■ **Written request**: Give the listing below again in full, exactly as written.

'''

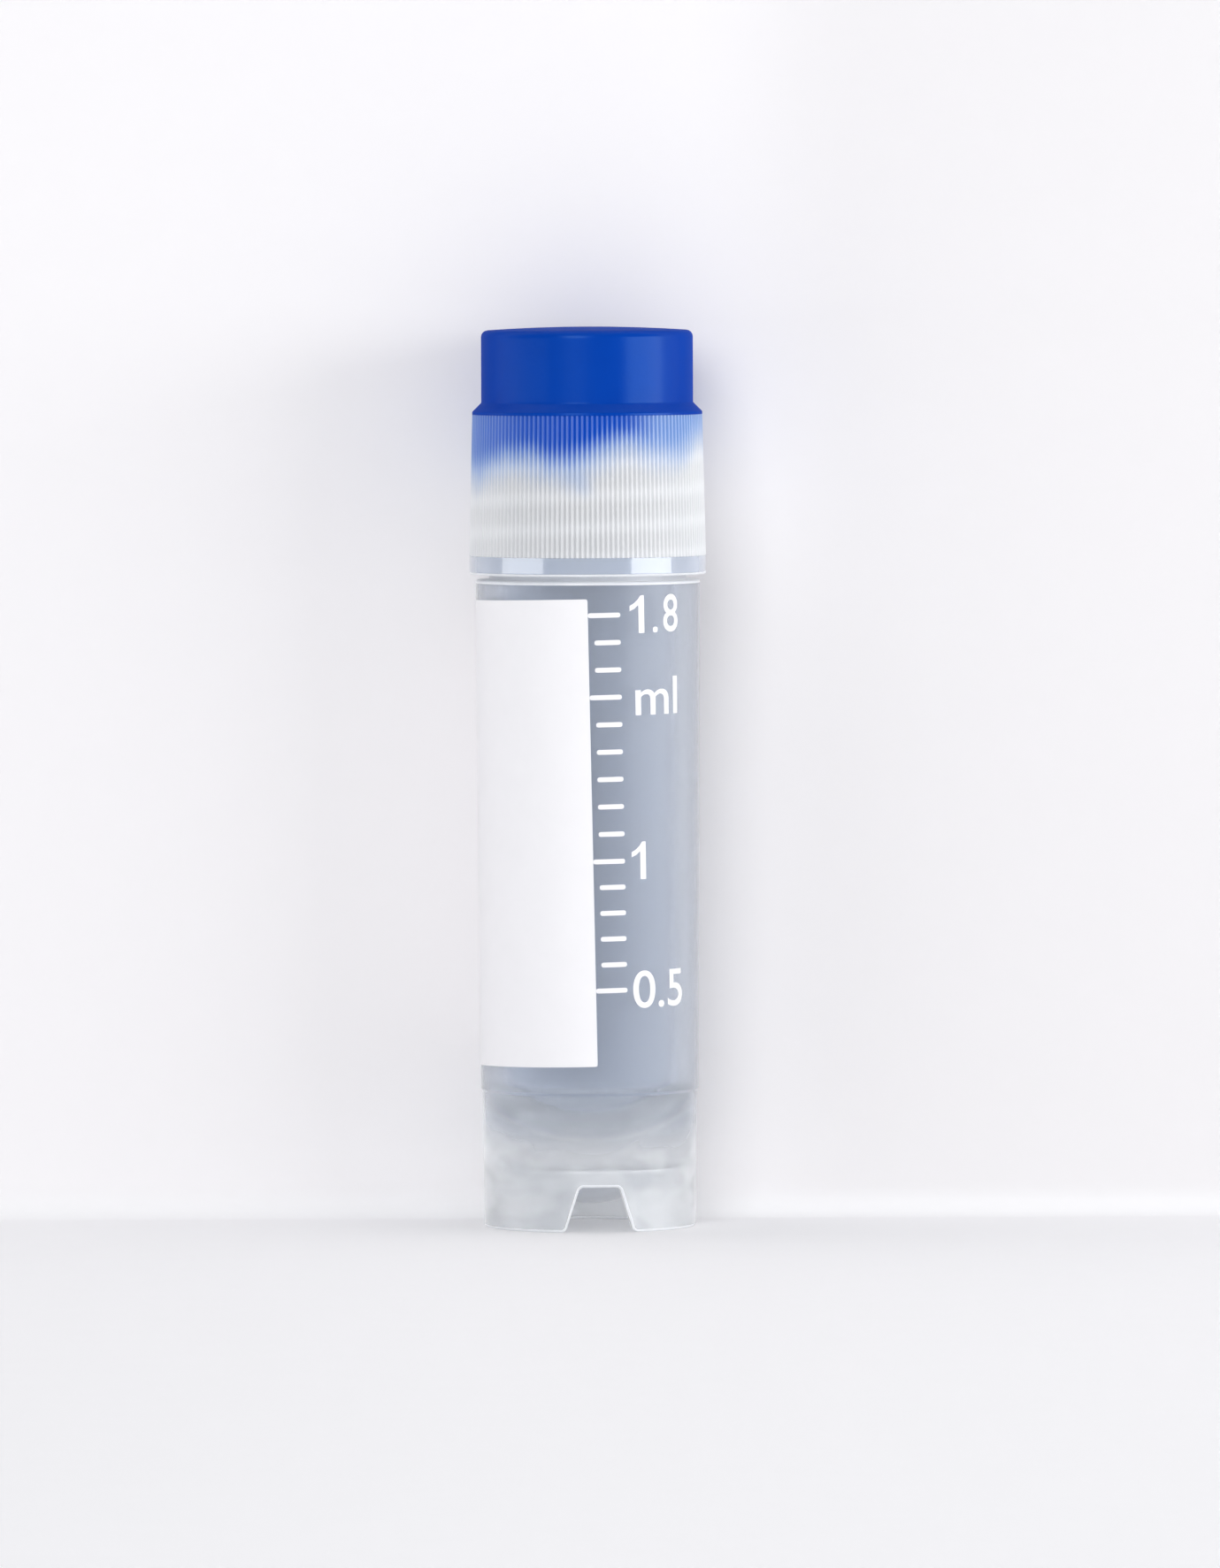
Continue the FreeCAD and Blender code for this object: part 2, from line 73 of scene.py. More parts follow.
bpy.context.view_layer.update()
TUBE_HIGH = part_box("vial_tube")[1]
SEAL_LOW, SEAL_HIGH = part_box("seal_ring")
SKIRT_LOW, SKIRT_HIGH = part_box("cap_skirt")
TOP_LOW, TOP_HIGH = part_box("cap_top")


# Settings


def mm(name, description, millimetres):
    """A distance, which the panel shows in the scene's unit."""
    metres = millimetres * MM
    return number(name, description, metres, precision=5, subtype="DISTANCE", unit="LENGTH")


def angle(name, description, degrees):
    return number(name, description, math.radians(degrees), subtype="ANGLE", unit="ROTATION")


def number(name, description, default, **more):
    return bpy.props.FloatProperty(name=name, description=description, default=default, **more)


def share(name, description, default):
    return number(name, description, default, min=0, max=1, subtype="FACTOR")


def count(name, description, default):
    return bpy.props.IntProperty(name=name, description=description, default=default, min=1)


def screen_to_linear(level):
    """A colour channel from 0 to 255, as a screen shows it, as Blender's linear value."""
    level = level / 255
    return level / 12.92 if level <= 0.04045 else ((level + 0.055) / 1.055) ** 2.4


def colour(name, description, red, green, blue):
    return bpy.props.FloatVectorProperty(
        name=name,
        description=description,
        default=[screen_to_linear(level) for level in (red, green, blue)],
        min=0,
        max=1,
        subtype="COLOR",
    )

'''

■ **Finished task**:
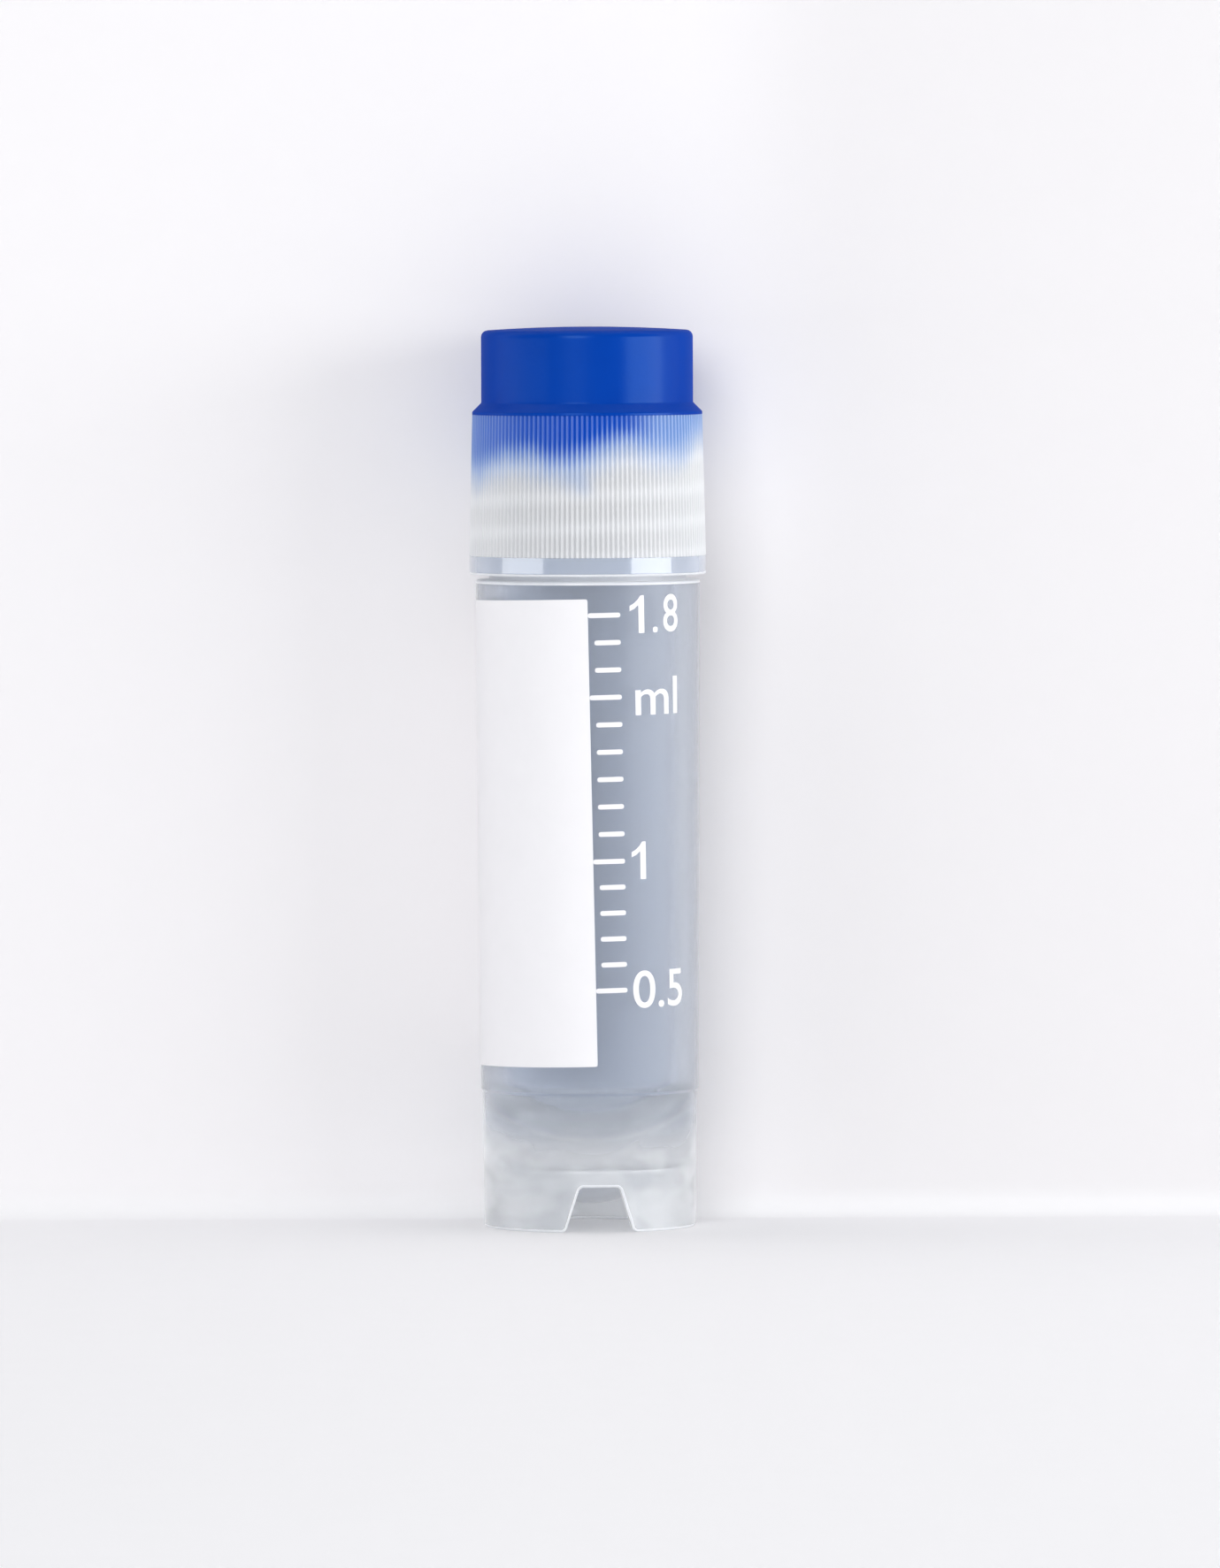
Continue the FreeCAD and Blender code for this object: part 2, from line 73 of scene.py. More parts follow.
bpy.context.view_layer.update()
TUBE_HIGH = part_box("vial_tube")[1]
SEAL_LOW, SEAL_HIGH = part_box("seal_ring")
SKIRT_LOW, SKIRT_HIGH = part_box("cap_skirt")
TOP_LOW, TOP_HIGH = part_box("cap_top")


# Settings


def mm(name, description, millimetres):
    """A distance, which the panel shows in the scene's unit."""
    metres = millimetres * MM
    return number(name, description, metres, precision=5, subtype="DISTANCE", unit="LENGTH")


def angle(name, description, degrees):
    return number(name, description, math.radians(degrees), subtype="ANGLE", unit="ROTATION")


def number(name, description, default, **more):
    return bpy.props.FloatProperty(name=name, description=description, default=default, **more)


def share(name, description, default):
    return number(name, description, default, min=0, max=1, subtype="FACTOR")


def count(name, description, default):
    return bpy.props.IntProperty(name=name, description=description, default=default, min=1)


def screen_to_linear(level):
    """A colour channel from 0 to 255, as a screen shows it, as Blender's linear value."""
    level = level / 255
    return level / 12.92 if level <= 0.04045 else ((level + 0.055) / 1.055) ** 2.4


def colour(name, description, red, green, blue):
    return bpy.props.FloatVectorProperty(
        name=name,
        description=description,
        default=[screen_to_linear(level) for level in (red, green, blue)],
        min=0,
        max=1,
        subtype="COLOR",
    )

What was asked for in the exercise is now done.